-------- DATASET SECTION --------

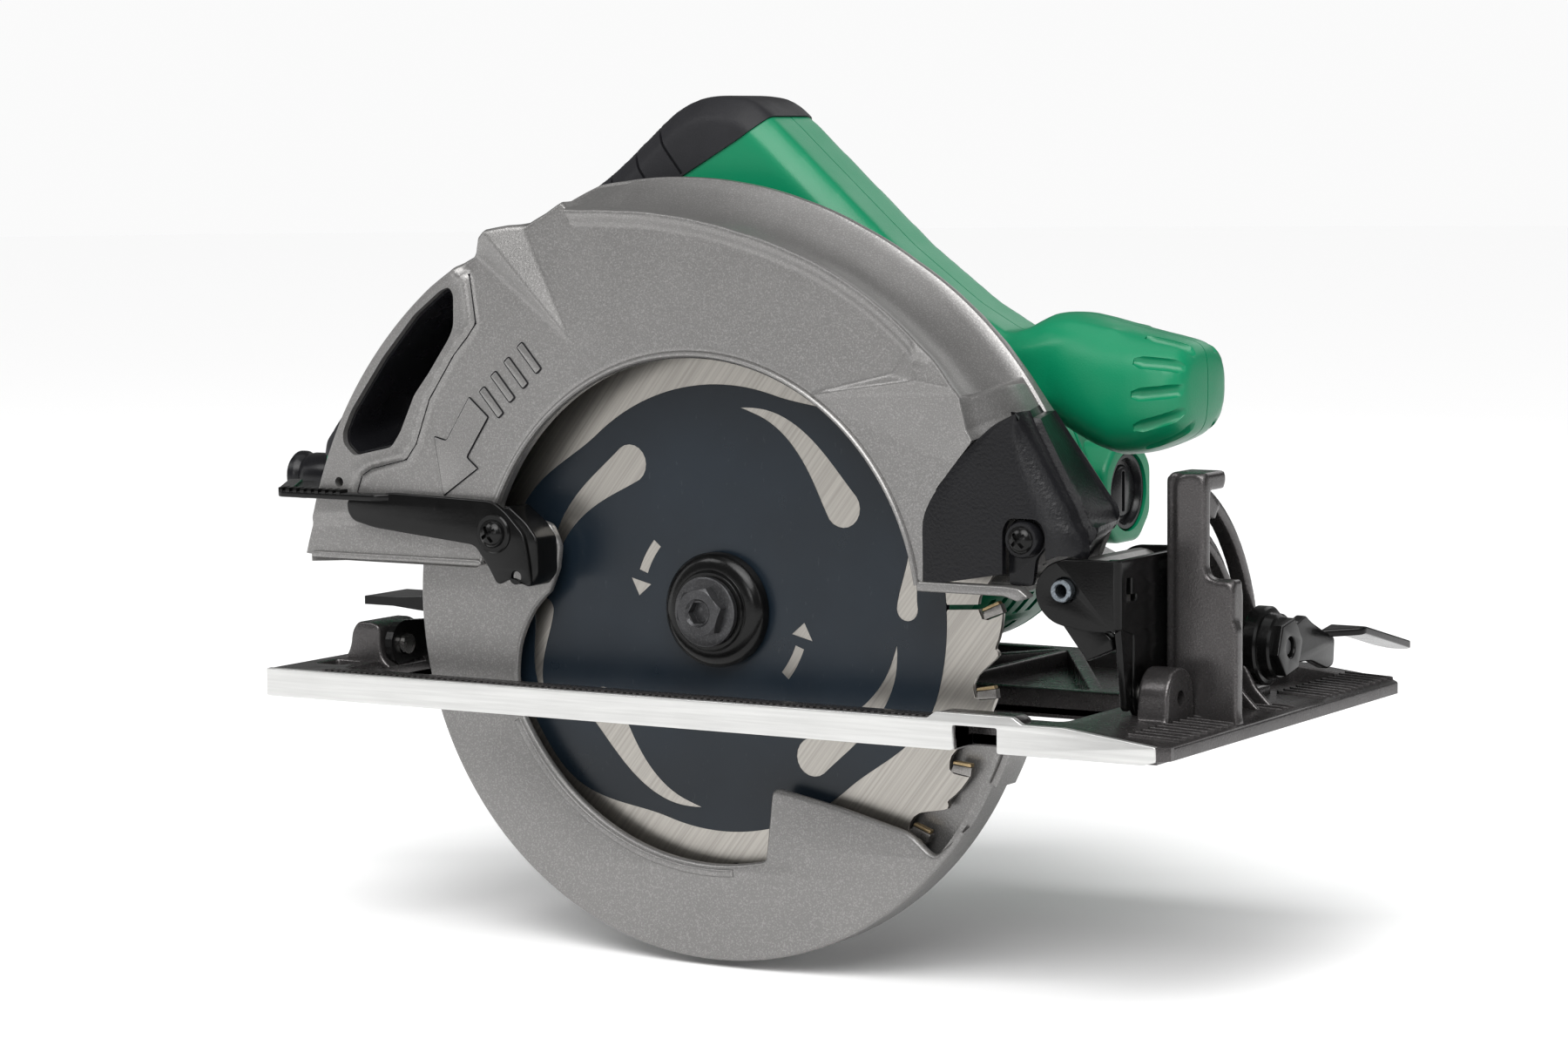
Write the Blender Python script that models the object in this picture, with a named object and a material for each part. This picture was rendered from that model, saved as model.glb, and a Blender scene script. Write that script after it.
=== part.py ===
"""Circular saw with a 184 mm blade on the right of a transverse motor.

Lengths are in millimetres in the "saw frame": x runs forward from the arbor, y runs left from the
blade's middle plane, z runs up from the underside of the base.  The whole saw hangs under one empty
that moves the origin to the middle of the base, and MM turns millimetres into metres.
"""

from math import acos, atan2, cos, hypot, pi, radians, sin, tan

import bmesh
import bpy
from mathutils import Vector

MM = 0.001
GAP = 0.3  # clearance between pieces that touch

# Blade and arbor
BLADE_RADIUS = 92.0
BLADE_TEETH = 24
BLADE_HALF = 0.9
FIRST_TOOTH_ANGLE = 2.4
EXPANSION_SLOT_ANGLES = (3.4, 93.4, 183.4, 273.4)
ARBOR_Z = 29.5
ARBOR_BORE = 8.0

# Base
BASE_REAR, BASE_FRONT = -136.8, 158.8
BASE_NEAR, BASE_FAR = -36.9, 120.4
BASE_HEIGHT = 8.2
BASE_FLOOR = 3.2
BASE_CENTRE_Y = (BASE_NEAR + BASE_FAR) / 2
SLOT_REAR, SLOT_FRONT = -117.5, 123.0
SLOT_NEAR, SLOT_FAR = -25.0, 31.0
FENCE_SLOT_X = (95.6, 108.6)
FENCE_SLOT_HEIGHT = 7.0

# Joint axes
BEVEL_Y, BEVEL_Z = 1.5, 12.8
DEPTH_X, DEPTH_Z = 117.4, 42.1
BEVEL_BOLT_RADIUS = 54.0
BEVEL_BOLT_ANGLE = 9.0
LINK_RADIUS = 203.4
LINK_BOLT_ANGLE = 185.7

# Guards
GUARD_NEAR, GUARD_FAR = -16.0, 14.0
GUARD_WALL = 2.5
GUARD_EDGE_RADIUS = 108.0
GUARD_RIM_RADIUS = 114.0
WINDOW_RADIUS = 73.0
GUARD_BOTTOM_Z = 40.5
LOWER_RADIUS = 100.9
LOWER_NEAR, LOWER_FAR = -8.0, 5.5
LOWER_WALL = 1.6
LOWER_REAR_ANGLE, LOWER_FRONT_ANGLE = -200.0, -17.0
HUB_RADIUS = 18.0
COVER_NEAR, COVER_FAR = 14.3, 17.0

# Gears: teeth, module and face width
GEAR_TEETH, PINION_TEETH = 49, 10
GEAR_MODULE = 1.0
PROFILE_SHIFT = 0.45
GEAR_NEAR, GEAR_FAR = 19.0, 25.0
CENTRE_DISTANCE = (GEAR_TEETH + PINION_TEETH) * GEAR_MODULE / 2
MOTOR_ANGLE = 58.0
MOTOR_X = CENTRE_DISTANCE * cos(radians(MOTOR_ANGLE))
MOTOR_Z = ARBOR_Z + CENTRE_DISTANCE * sin(radians(MOTOR_ANGLE))

# Motor
CASE_NEAR, CASE_FAR = 17.3, 29.0
HOUSING_NEAR, HOUSING_FAR = 29.3, 112.0
HOUSING_RADIUS = 45.0
HOUSING_WALL = 3.0
TAIL_END = 165.0
CORE_RADIUS = 24.0
SHAFT_RADIUS = 4.0
BRUSH_Y = 129.0

# Handle
HANDLE_NEAR, HANDLE_FAR = 29.3, 62.0
HANDLE_MIDDLE = (HANDLE_NEAR + HANDLE_FAR) / 2
RUBBER = 4.0


# ---------------------------------------------------------------- helpers

MATERIALS = {}
ORIGINS = {}


def polar(centre, radius, angle):
    """A point at an angle in degrees round a centre."""
    turn = radians(angle)
    return (centre[0] + radius * cos(turn), centre[1] + radius * sin(turn))


# Points that other dimensions hang on, in the plane square to their axis
ARBOR = (0.0, ARBOR_Z)
MOTOR = (MOTOR_X, MOTOR_Z)
DEPTH_PIN = (DEPTH_X, DEPTH_Z)
BEVEL_AXIS = (BEVEL_Y, BEVEL_Z)
BEVEL_BOLT = polar(BEVEL_AXIS, BEVEL_BOLT_RADIUS, BEVEL_BOLT_ANGLE)
LINK_BOLT = polar(DEPTH_PIN, LINK_RADIUS, LINK_BOLT_ANGLE)
TRIGGER_PIVOT = (-34.0, 132.0)
CHIP_SCREW = (106.0, 55.5)
LEVER_SCREW = (-65.7, 50.0)


def material(name, colour, roughness, metallic):
    made = bpy.data.materials.new(name)
    made.use_nodes = True
    shader = made.node_tree.nodes["Principled BSDF"]
    shader.inputs["Base Color"].default_value = (*colour, 1.0)
    shader.inputs["Roughness"].default_value = roughness
    shader.inputs["Metallic"].default_value = metallic
    made.diffuse_color = (*colour, 1.0)
    MATERIALS[name] = made


def axis_empty(name, point, parent=None):
    """An empty at a point of the saw frame, on the axis of what hangs under it."""
    empty = bpy.data.objects.new(name, None)
    bpy.context.scene.collection.objects.link(empty)
    ORIGINS[name] = Vector(point)
    above = ORIGINS[parent] if parent else Vector()
    empty.location = (ORIGINS[name] - above) * MM
    empty.parent = bpy.data.objects[parent] if parent else None
    empty.empty_display_size = 0.01


def add_object(name, points, faces, look, parent):
    mesh = bpy.data.meshes.new(name)
    mesh.from_pydata([Vector(point) * MM for point in points], [], faces)
    shape = bmesh.new()
    shape.from_mesh(mesh)
    bmesh.ops.recalc_face_normals(shape, faces=shape.faces)
    shape.to_mesh(mesh)
    shape.free()
    mesh.shade_smooth()
    mesh.set_sharp_from_angle(angle=radians(32))
    thing = bpy.data.objects.new(name, mesh)
    bpy.context.scene.collection.objects.link(thing)
    thing.parent = bpy.data.objects[parent]
    thing.location = -ORIGINS[parent] * MM
    if look:
        mesh.materials.append(MATERIALS[look])
    else:
        thing.hide_render = True
        thing.display_type = "WIRE"
    return thing


def to_space(first, second, along, axis):
    """A point of an outline, lifted along the axis that the outline is square to."""
    if axis == "X":
        return (along, first, second)
    if axis == "Y":
        return (first, along, second)
    return (first, second, along)


def prism_mesh(outline, start, end, axis, base_index=0):
    count = len(outline)
    points = [to_space(*p, start, axis) for p in outline] + [to_space(*p, end, axis) for p in outline]
    faces = [[base_index + i for i in range(count)], [base_index + count + i for i in range(count)][::-1]]
    for i in range(count):
        j = (i + 1) % count
        faces.append([base_index + k for k in (j, i, count + i, count + j)])
    return points, faces


def prism(name, outline, start, end, axis, look, parent):
    points, faces = prism_mesh(outline, start, end, axis)
    return add_object(name, points, faces, look, parent)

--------

# WHAT YOU SHOULD DO
From the first line to the last, please quote the material above exactly.

# ANSWER IN FULL
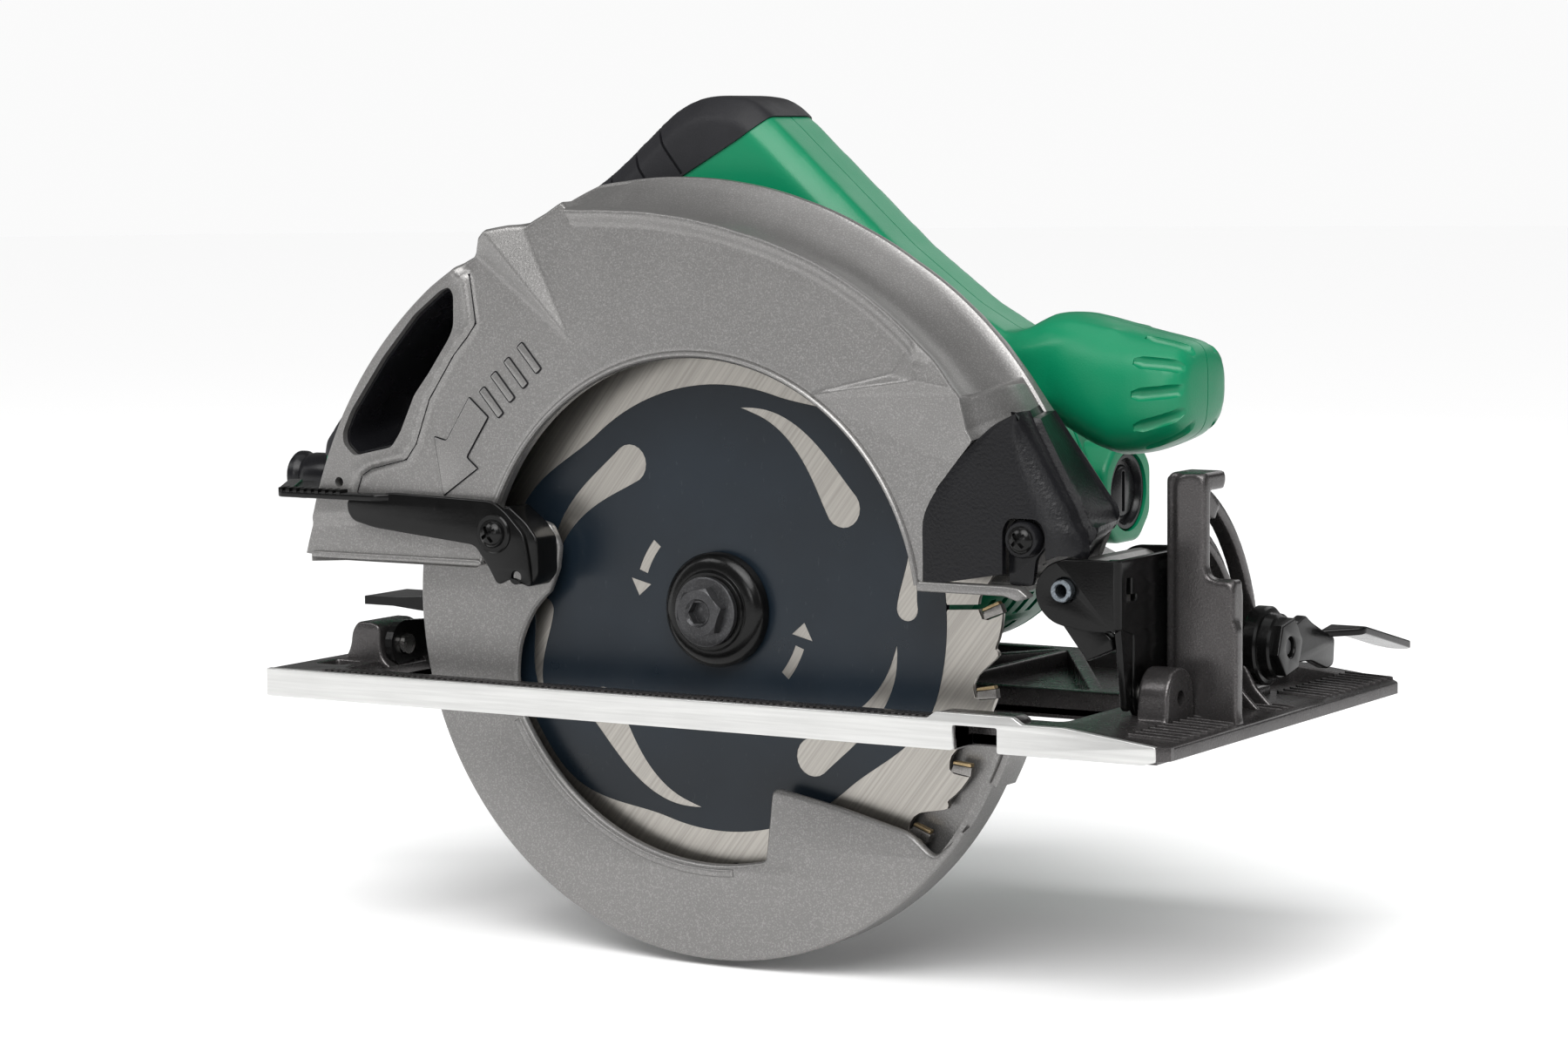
Write the Blender Python script that models the object in this picture, with a named object and a material for each part. This picture was rendered from that model, saved as model.glb, and a Blender scene script. Write that script after it.
=== part.py ===
"""Circular saw with a 184 mm blade on the right of a transverse motor.

Lengths are in millimetres in the "saw frame": x runs forward from the arbor, y runs left from the
blade's middle plane, z runs up from the underside of the base.  The whole saw hangs under one empty
that moves the origin to the middle of the base, and MM turns millimetres into metres.
"""

from math import acos, atan2, cos, hypot, pi, radians, sin, tan

import bmesh
import bpy
from mathutils import Vector

MM = 0.001
GAP = 0.3  # clearance between pieces that touch

# Blade and arbor
BLADE_RADIUS = 92.0
BLADE_TEETH = 24
BLADE_HALF = 0.9
FIRST_TOOTH_ANGLE = 2.4
EXPANSION_SLOT_ANGLES = (3.4, 93.4, 183.4, 273.4)
ARBOR_Z = 29.5
ARBOR_BORE = 8.0

# Base
BASE_REAR, BASE_FRONT = -136.8, 158.8
BASE_NEAR, BASE_FAR = -36.9, 120.4
BASE_HEIGHT = 8.2
BASE_FLOOR = 3.2
BASE_CENTRE_Y = (BASE_NEAR + BASE_FAR) / 2
SLOT_REAR, SLOT_FRONT = -117.5, 123.0
SLOT_NEAR, SLOT_FAR = -25.0, 31.0
FENCE_SLOT_X = (95.6, 108.6)
FENCE_SLOT_HEIGHT = 7.0

# Joint axes
BEVEL_Y, BEVEL_Z = 1.5, 12.8
DEPTH_X, DEPTH_Z = 117.4, 42.1
BEVEL_BOLT_RADIUS = 54.0
BEVEL_BOLT_ANGLE = 9.0
LINK_RADIUS = 203.4
LINK_BOLT_ANGLE = 185.7

# Guards
GUARD_NEAR, GUARD_FAR = -16.0, 14.0
GUARD_WALL = 2.5
GUARD_EDGE_RADIUS = 108.0
GUARD_RIM_RADIUS = 114.0
WINDOW_RADIUS = 73.0
GUARD_BOTTOM_Z = 40.5
LOWER_RADIUS = 100.9
LOWER_NEAR, LOWER_FAR = -8.0, 5.5
LOWER_WALL = 1.6
LOWER_REAR_ANGLE, LOWER_FRONT_ANGLE = -200.0, -17.0
HUB_RADIUS = 18.0
COVER_NEAR, COVER_FAR = 14.3, 17.0

# Gears: teeth, module and face width
GEAR_TEETH, PINION_TEETH = 49, 10
GEAR_MODULE = 1.0
PROFILE_SHIFT = 0.45
GEAR_NEAR, GEAR_FAR = 19.0, 25.0
CENTRE_DISTANCE = (GEAR_TEETH + PINION_TEETH) * GEAR_MODULE / 2
MOTOR_ANGLE = 58.0
MOTOR_X = CENTRE_DISTANCE * cos(radians(MOTOR_ANGLE))
MOTOR_Z = ARBOR_Z + CENTRE_DISTANCE * sin(radians(MOTOR_ANGLE))

# Motor
CASE_NEAR, CASE_FAR = 17.3, 29.0
HOUSING_NEAR, HOUSING_FAR = 29.3, 112.0
HOUSING_RADIUS = 45.0
HOUSING_WALL = 3.0
TAIL_END = 165.0
CORE_RADIUS = 24.0
SHAFT_RADIUS = 4.0
BRUSH_Y = 129.0

# Handle
HANDLE_NEAR, HANDLE_FAR = 29.3, 62.0
HANDLE_MIDDLE = (HANDLE_NEAR + HANDLE_FAR) / 2
RUBBER = 4.0


# ---------------------------------------------------------------- helpers

MATERIALS = {}
ORIGINS = {}


def polar(centre, radius, angle):
    """A point at an angle in degrees round a centre."""
    turn = radians(angle)
    return (centre[0] + radius * cos(turn), centre[1] + radius * sin(turn))


# Points that other dimensions hang on, in the plane square to their axis
ARBOR = (0.0, ARBOR_Z)
MOTOR = (MOTOR_X, MOTOR_Z)
DEPTH_PIN = (DEPTH_X, DEPTH_Z)
BEVEL_AXIS = (BEVEL_Y, BEVEL_Z)
BEVEL_BOLT = polar(BEVEL_AXIS, BEVEL_BOLT_RADIUS, BEVEL_BOLT_ANGLE)
LINK_BOLT = polar(DEPTH_PIN, LINK_RADIUS, LINK_BOLT_ANGLE)
TRIGGER_PIVOT = (-34.0, 132.0)
CHIP_SCREW = (106.0, 55.5)
LEVER_SCREW = (-65.7, 50.0)


def material(name, colour, roughness, metallic):
    made = bpy.data.materials.new(name)
    made.use_nodes = True
    shader = made.node_tree.nodes["Principled BSDF"]
    shader.inputs["Base Color"].default_value = (*colour, 1.0)
    shader.inputs["Roughness"].default_value = roughness
    shader.inputs["Metallic"].default_value = metallic
    made.diffuse_color = (*colour, 1.0)
    MATERIALS[name] = made


def axis_empty(name, point, parent=None):
    """An empty at a point of the saw frame, on the axis of what hangs under it."""
    empty = bpy.data.objects.new(name, None)
    bpy.context.scene.collection.objects.link(empty)
    ORIGINS[name] = Vector(point)
    above = ORIGINS[parent] if parent else Vector()
    empty.location = (ORIGINS[name] - above) * MM
    empty.parent = bpy.data.objects[parent] if parent else None
    empty.empty_display_size = 0.01


def add_object(name, points, faces, look, parent):
    mesh = bpy.data.meshes.new(name)
    mesh.from_pydata([Vector(point) * MM for point in points], [], faces)
    shape = bmesh.new()
    shape.from_mesh(mesh)
    bmesh.ops.recalc_face_normals(shape, faces=shape.faces)
    shape.to_mesh(mesh)
    shape.free()
    mesh.shade_smooth()
    mesh.set_sharp_from_angle(angle=radians(32))
    thing = bpy.data.objects.new(name, mesh)
    bpy.context.scene.collection.objects.link(thing)
    thing.parent = bpy.data.objects[parent]
    thing.location = -ORIGINS[parent] * MM
    if look:
        mesh.materials.append(MATERIALS[look])
    else:
        thing.hide_render = True
        thing.display_type = "WIRE"
    return thing


def to_space(first, second, along, axis):
    """A point of an outline, lifted along the axis that the outline is square to."""
    if axis == "X":
        return (along, first, second)
    if axis == "Y":
        return (first, along, second)
    return (first, second, along)


def prism_mesh(outline, start, end, axis, base_index=0):
    count = len(outline)
    points = [to_space(*p, start, axis) for p in outline] + [to_space(*p, end, axis) for p in outline]
    faces = [[base_index + i for i in range(count)], [base_index + count + i for i in range(count)][::-1]]
    for i in range(count):
        j = (i + 1) % count
        faces.append([base_index + k for k in (j, i, count + i, count + j)])
    return points, faces


def prism(name, outline, start, end, axis, look, parent):
    points, faces = prism_mesh(outline, start, end, axis)
    return add_object(name, points, faces, look, parent)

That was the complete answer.